South Korean soldiers disassembled loudspeakers in multiple front-line areas in the presence of journalists before pulling them away from the border, the Defense Ministry said. A South Korea military officer said later Tuesday that North Korea had also begun taking down its propaganda loudspeakers earlier in the day. He requested anonymity, citing department rules.

Both Koreas had turned off the propaganda broadcasts along the 154-mile-long border last week before the summit.

They had restarted their propaganda warfare in early 2016 when tensions rose sharply after North Korea’s fourth nuclear test. South Korea broadcast K-pop songs as well as criticism of the North’s abysmal human rights conditions, world news and weather forecasts. The North broadcast anti-South messages and praises of its own political system.

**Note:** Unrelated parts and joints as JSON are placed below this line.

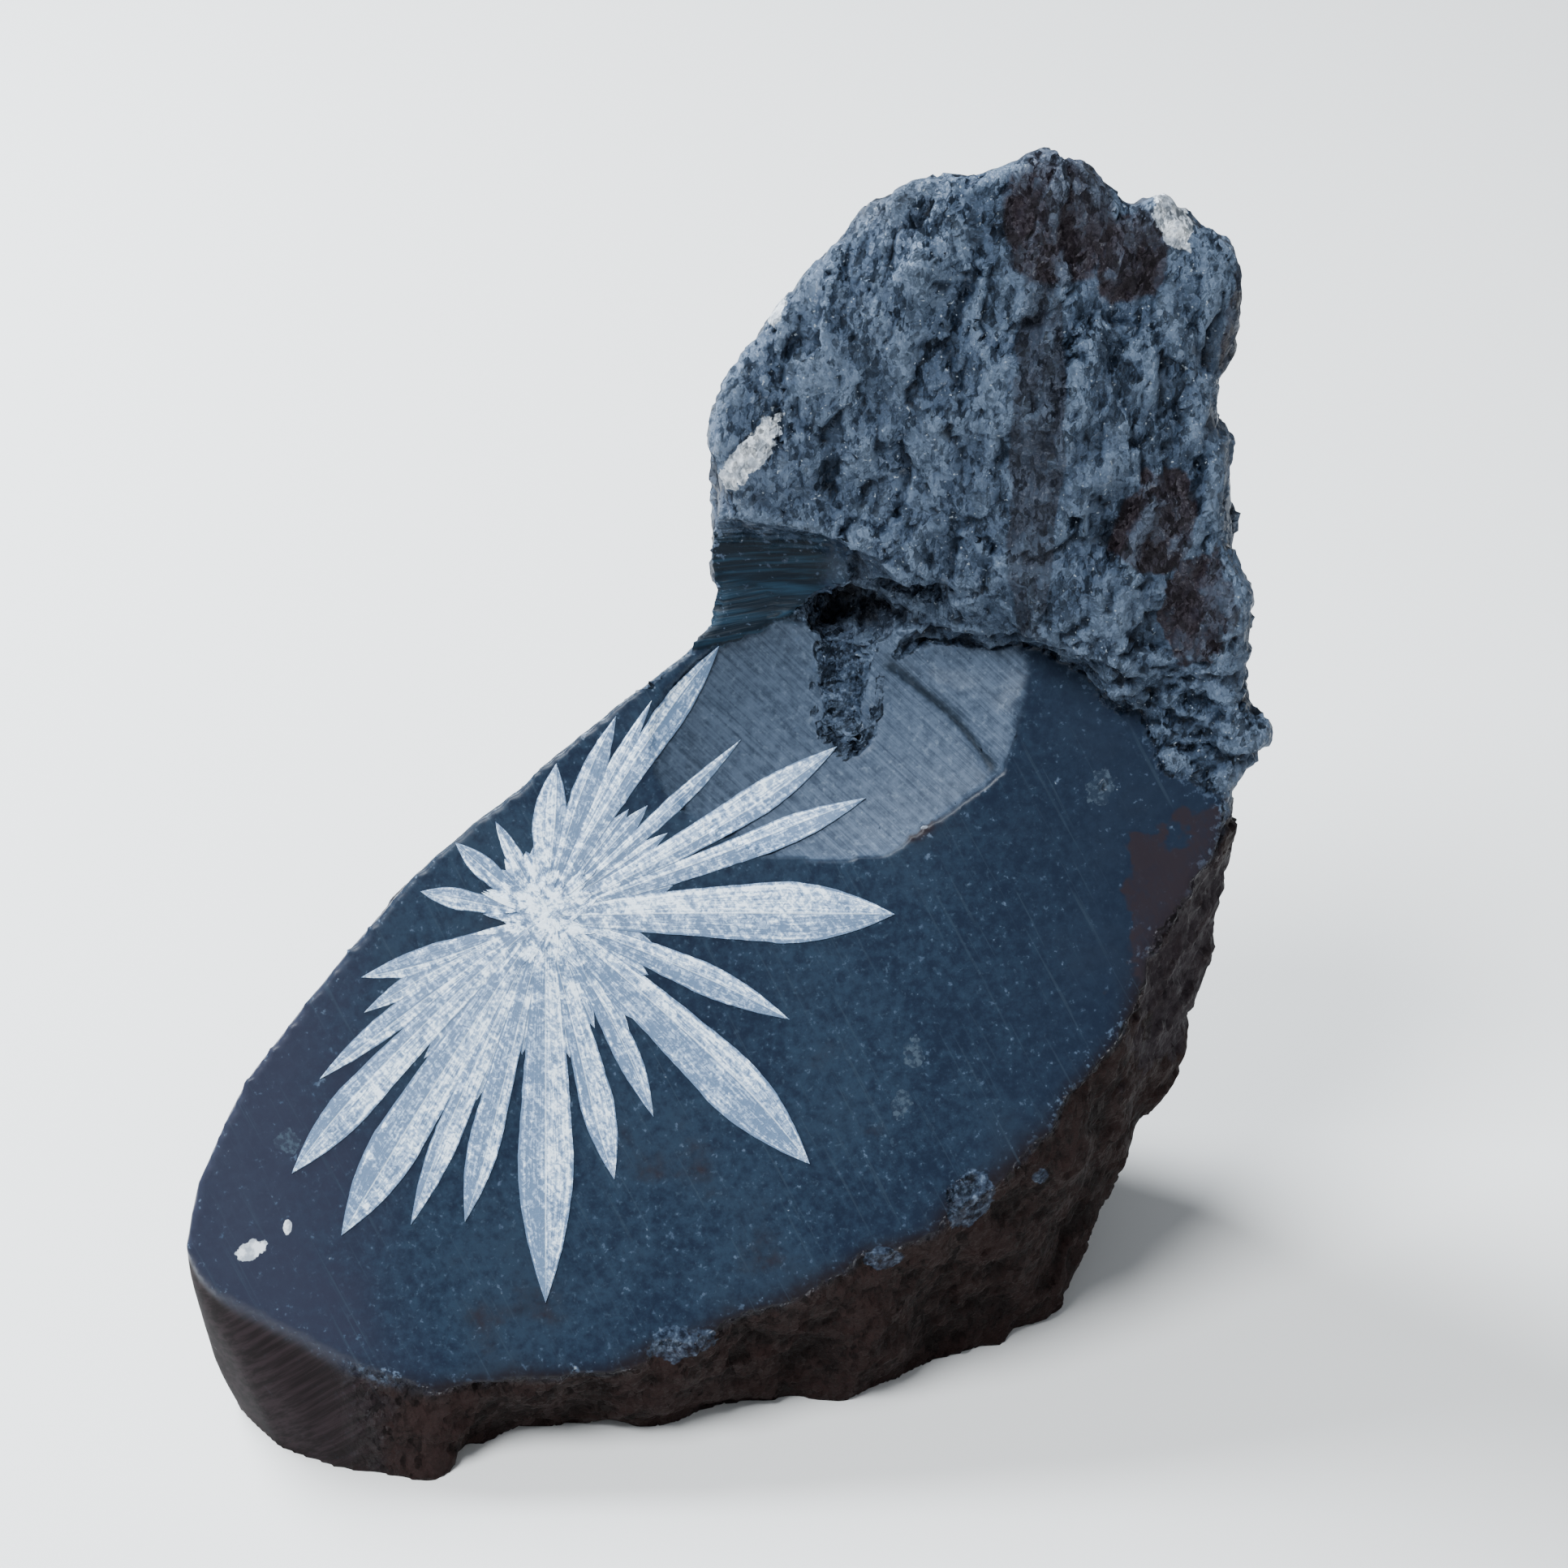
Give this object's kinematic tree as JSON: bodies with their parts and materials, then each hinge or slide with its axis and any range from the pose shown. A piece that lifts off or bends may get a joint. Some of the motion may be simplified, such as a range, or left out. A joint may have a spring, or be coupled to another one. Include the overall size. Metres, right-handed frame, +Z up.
{
  "type": "chrysanthemum stone",
  "caption": "Boot-shaped natural dark stone that rests on a flat foot, with a sloping polished face holding a radiating flower of pale crystals.",
  "frame": {"origin": "middle of the bounding box, on the ground plane that the flat foot rests on", "axes": "+Z up, along the tall leg; +Y runs from the sloping polished face to the back; +X to the side where the leg stands"},
  "size_m": [0.1158, 0.0727, 0.1322],
  "materials": {
    "stone": "dark limestone, polished on the sloping face, ground in the hollow, rough and broken elsewhere",
    "crystal_flower": "pale fibrous crystal, ground flush with the face"
  },
  "bodies": {
    "root": {"stone": "stone", "crystal_flower": "crystal_flower"}
  },
  "joints": []
}
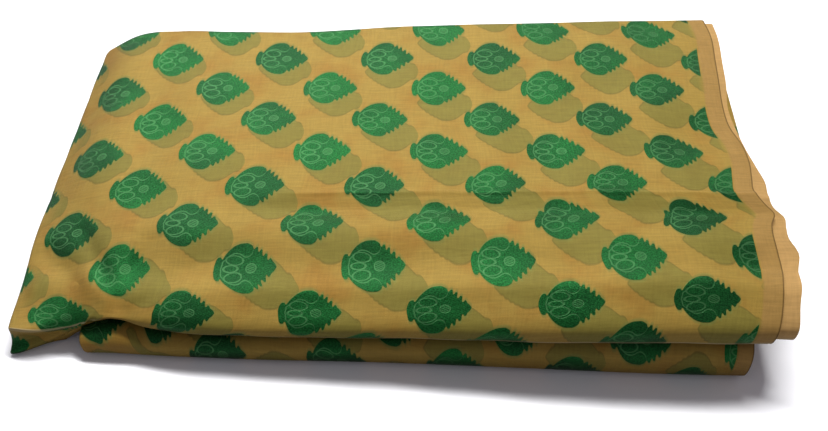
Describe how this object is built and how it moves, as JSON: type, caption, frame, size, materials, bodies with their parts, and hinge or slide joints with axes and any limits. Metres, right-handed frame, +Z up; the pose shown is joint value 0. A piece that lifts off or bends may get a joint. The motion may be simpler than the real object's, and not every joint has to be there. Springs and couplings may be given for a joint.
{
  "type": "folded length of brocade dress cloth",
  "caption": "Length of gold brocade with woven green leaf-bud motifs, doubled across its width and folded back and forth into a soft flat packet.",
  "frame": {"origin": "middle of the packet's box, on the surface that it lies on", "axes": "+X along the packet from the doubling fold to the selvedges, +Y from the rounded front noses to the back folds, +Z up"},
  "size_m": [0.5643, 0.3507, 0.0751],
  "materials": {
    "brocade": "soft sheen, gold ground with green woven motifs"
  },
  "bodies": {
    "root": {"folded_cloth": "brocade"}
  },
  "joints": []
}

North Korea is extremely sensitive to any outside criticism of its system, and most of its 24 million people are not allowed access to foreign TV and radio programs. In 2014, North Korean soldiers opened fire after South Korean activists sent anti-North leaflets over the border with large balloons, prompting South Korea to return fire. There were no reports of casualties.

Kim told South Korean President Moon Jae-in that he’s willing to discuss North Korea giving up its nuclear program if the United States would commit to formally declaring an end to the Korean War, and if the western nation would promise not to attack North Korea.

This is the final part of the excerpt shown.